Upcoming town halls

U.S. Rep. Greg Walden will host two more Central Oregon town halls Sunday in Jefferson and Crook counties.

The Jefferson County town hall will be at 11 a.m. Sunday in the Jefferson County Senior Center, 860 SW Madison St., Madras.

The Crook County town hall will be at 2 p.m., Sunday at Crook County High School, 1100 SE Lynn Blvd., Prineville.

U.S. Rep. Greg Walden, R-Hood River, held his first town hall in Bend in nearly two years Saturday to discuss national and local issues facing his 2nd Congressional District that includes Deschutes, Jefferson and Crook counties.

A crowd packed into the Mountain View High School auditorium to hear from Walden. It was Walden’s first town hall in Bend since April 2017, when he faced a rowdy crowd in Mountain View High School’s gym. It was also Walden’s first Bend town hall since he lost Deschutes County in last fall’s general election for the first time in two decades.

The town hall had a more civil tone with a mix of supporters and challengers seated together in the auditorium. Walden did not allow people to bring signs, and only a few people shouted in disagreement.

“Let’s be civil to each other as Oregonians,” Walden said before fielding questions. “That is my pledge to you from this podium.”

A big issue hanging over the town hall was Walden’s thoughts on the federal government shutdown and President Donald Trump’s offer Saturday to exchange three years of deportation protection for some immigrants for border wall funding.

Walden did not offer a firm answer on whether he supports Trump’s proposal, but he earned applause from many in the crowd when he reminded them he recently voted with Democrats to reopen much of the government.

He also told the audience he supports Trump’s views on strengthening border security.

“We have a humanitarian crisis on the border, and we have a broken immigration system in the interior, and we need to fix both,” Walden said.

Walden received push-back from some in the audience when he described his support for the federal tax cuts that some say benefit corporations more than individuals.

“It is no secret I supported them, and I think they have had a strong effect on the economy,” Walden said as audience members bellowed in unison, “No.”

Erik Fernandez — wilderness program manager for Oregon Wild, a conservation organization that works to protect the state’s wild lands, wildlife and waters — questioned Walden’s approach to logging practices.

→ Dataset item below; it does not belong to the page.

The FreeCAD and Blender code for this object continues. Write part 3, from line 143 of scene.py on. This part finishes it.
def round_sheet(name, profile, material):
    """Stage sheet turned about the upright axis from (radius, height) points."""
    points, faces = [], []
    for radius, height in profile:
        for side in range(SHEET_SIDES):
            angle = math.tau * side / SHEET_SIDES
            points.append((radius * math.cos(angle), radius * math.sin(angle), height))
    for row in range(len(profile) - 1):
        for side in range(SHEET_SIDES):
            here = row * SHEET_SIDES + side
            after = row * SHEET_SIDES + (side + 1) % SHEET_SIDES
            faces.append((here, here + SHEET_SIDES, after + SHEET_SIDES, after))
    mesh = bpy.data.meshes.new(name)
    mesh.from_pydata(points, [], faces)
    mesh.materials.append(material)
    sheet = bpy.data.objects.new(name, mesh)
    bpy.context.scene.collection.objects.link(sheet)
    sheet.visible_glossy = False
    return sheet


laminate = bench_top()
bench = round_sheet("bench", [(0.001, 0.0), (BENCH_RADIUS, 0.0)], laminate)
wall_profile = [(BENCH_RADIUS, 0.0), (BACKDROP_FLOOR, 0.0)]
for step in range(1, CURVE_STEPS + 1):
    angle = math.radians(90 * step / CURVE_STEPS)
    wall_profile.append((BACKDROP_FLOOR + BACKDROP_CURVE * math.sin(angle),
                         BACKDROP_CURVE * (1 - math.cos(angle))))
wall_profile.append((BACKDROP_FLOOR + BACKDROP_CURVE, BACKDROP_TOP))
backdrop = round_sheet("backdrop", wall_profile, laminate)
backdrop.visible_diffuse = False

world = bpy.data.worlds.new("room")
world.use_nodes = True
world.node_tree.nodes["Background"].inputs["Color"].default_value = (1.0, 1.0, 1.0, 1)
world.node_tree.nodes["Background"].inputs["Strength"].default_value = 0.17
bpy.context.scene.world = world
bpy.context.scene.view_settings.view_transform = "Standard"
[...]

Fernandez said he was disappointed in Walden’s focus on aggressive logging in the region, and asked that Walden consider a more balanced approach to protect the area’s natural resources.

“I would encourage you to move more toward the middle, and not be so far to the right when it comes to forest policy,” Fernandez said.

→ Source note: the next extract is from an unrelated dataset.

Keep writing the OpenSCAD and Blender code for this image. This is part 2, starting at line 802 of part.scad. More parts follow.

Walden, who is familiar with Fernandez and Oregon Wild, playfully asked if they could move more toward to right, the Republican viewpoint.

Fernandez then jokingly moved his body to the right, to which Walden responded from the stage, “It’s actually left from my point of view.”

All ages were represented, and many men and women came directly from the Central Oregon Women’s March in downtown Bend.

A couple of high school students asked questions about planning for Bend’s growing population and Walden’s plans for gun safety, especially after all the school shootings in America.

“I’m fully committed to making sure our schools are safe,” Walden said.

Walden explained he is working on creating more training for law enforcement around active shooter situations, more access to mental health services and a stronger background check system for gun owners.

Walden said he fully supports the Second Amendment.

“I also take an oath of office to stand up and support every amendment of the constitution,” Walden said.

A group of Mountain View High School juniors said they were encouraged to attend by their government teacher. They saw it as a good opportunity to hear from Walden and learn more about the issues facing their generation.

“I just like to be involved as possible in politics as a young person because I feel like not enough young people are these days,” said Sydney Pickett, 16. “So I try to get out there as much as I can.”